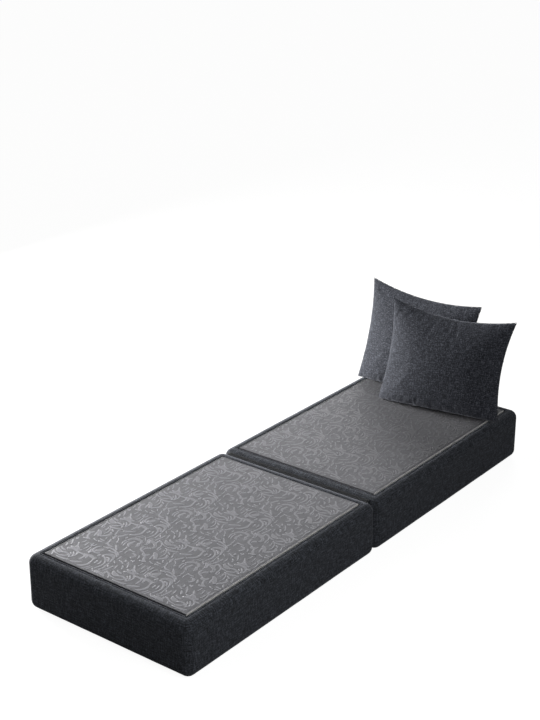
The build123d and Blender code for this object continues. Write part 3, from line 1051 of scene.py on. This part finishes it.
def simulate(piece, spec, seam):
    """Blow the pillow's cloth up a little under pressure, held at its seam, and keep the result."""
    scene = bpy.context.scene
    remesh = piece.modifiers.new("even", "REMESH")
    remesh.mode = "VOXEL"
    remesh.voxel_size = 0.005
    mesh = apply_modifiers(piece)
    start = [vertex.co.copy() for vertex in mesh.vertices]
    held = piece.vertex_groups.new(name="seam")
    for vertex in mesh.vertices:
        grip = 1 - seam.find(vertex.co)[2] / 0.016
        if grip > 0:
            held.add([vertex.index], grip, "REPLACE")
    cloth = piece.modifiers.new("cloth", "CLOTH")
    settings = cloth.settings
    settings.quality = 5
    settings.mass = 0.3
    settings.tension_stiffness = 12
    settings.compression_stiffness = 12
    settings.shear_stiffness = 4
    settings.bending_stiffness = 2.5
    settings.use_pressure = True
    settings.uniform_pressure_force = 4
    settings.shrink_min = -0.02
    settings.vertex_group_mass = "seam"
    settings.effector_weights.gravity = 0
    cloth.point_cache.frame_start = 1
    cloth.point_cache.frame_end = 20
    for number in range(1, 21):
        scene.frame_set(number)
    mesh = apply_modifiers(piece)
    scene.frame_set(1)
    cap = 0.012
    height = sizes().pillow_height
    for vertex, before in zip(mesh.vertices, start):
        moved = vertex.co - before
        share = min(1.0, cap / max(cap, moved.length))
        share *= 0.6 - 0.35 * min(1.0, max(0.0, before.z / height))
        vertex.co = before + moved * share
    for side, crown in zip((-1, 1), spec["crowns"]):
        peak = max(side * vertex.co.y for vertex in mesh.vertices)
        for vertex in mesh.vertices:
            if side * vertex.co.y > 0:
                vertex.co.y *= crown / peak


def gather(mesh, seed, seam):
    """Gathers along the lower seam, which takes the pillow's weight, and slack all over the cloth."""
    size = sizes()
    seam_length = 2 * (size.pillow_width + size.pillow_height)
    normals = [vertex.normal.copy() for vertex in mesh.vertices]
    for vertex, normal in zip(mesh.vertices, normals):
        place = vertex.co
        _, index, distance = seam.find(place)
        along = index * seam_length / (4 * SEAM_STEPS)
        strength = 0.45 if index < SEAM_STEPS else 0.0
        wander = 0.35 * noise.noise(Vector((along / 0.09, seed, distance / 0.05)))
        turn = along / size.pucker_pitch + wander
        across = (turn - math.floor(turn) - 0.5) * size.pucker_pitch
        each = 0.45 + 0.55 * noise.noise(Vector((math.floor(turn) * 3.7, seed + 2, 0)))
        groove = math.exp(-((across / 0.005) ** 2)) - 0.35 * math.exp(-((across / 0.012) ** 2))
        groove *= math.exp(-distance / 0.028) * max(0.0, each)
        groove *= strength * min(1.0, distance / 0.004)
        soft = noise.noise(Vector((along / 0.05, seed + 5, distance / 0.09))) * math.exp(-distance / 0.05)
        slack = noise.noise(place * 8 + Vector((seed, seed, 0))) * (1 - math.exp(-distance / 0.03))
        vertex.co = place + normal * (0.0012 * soft + 0.0018 * slack - size.pucker_depth * groove)


def standing(spec):
    """The turn and lean that bring a pillow from its own upright space to where it stands."""
    return (
        Matrix.Translation((spec["left"], spec["along"], 0))
        @ Matrix.Rotation(math.radians(spec["turn"]), 4, "Z")
        @ Matrix.Translation((sizes().pillow_width / 2, 0, 0))
        @ Matrix.Rotation(math.radians(-spec["lean"]), 4, "X")
    )


def cloth_map_on_pillow(mesh, spec):
    """Lay the weave across and up each face of a pillow, with the extra length of its rounded sides."""
    places = []
    for vertex in mesh.vertices:
        x, y, z = vertex.co
        across = max(-1.0, min(1.0, 2 * x / sizes().pillow_width))
        low, high = drawn_edges(spec, across)
        up = max(-1.0, min(1.0, 2 * (z - low) / (high - low) - 1))
        across = max(-1.0, min(1.0, x / half_width(spec, up, x < 0)))
        bulge_across, bulge_up, settled = bulges(across, up)
        depth = 0.8 * spec["crowns"][0 if y < 0 else 1]
        u = x + math.copysign(depth * bulge_up * (1 - bulge_across), across)
        v = z + math.copysign(depth * bulge_across * (1 - bulge_up), settled)
        places.append((u, v))
    cloth = mesh.uv_layers.new(name=CLOTH_MAP)
    for loop in mesh.loops:
        cloth.data[loop.index].uv = places[loop.vertex_index]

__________

[Instructions to follow] Of the lines above, how many hold the word "from"? Say the number alone.

[Solution to this exercise] 2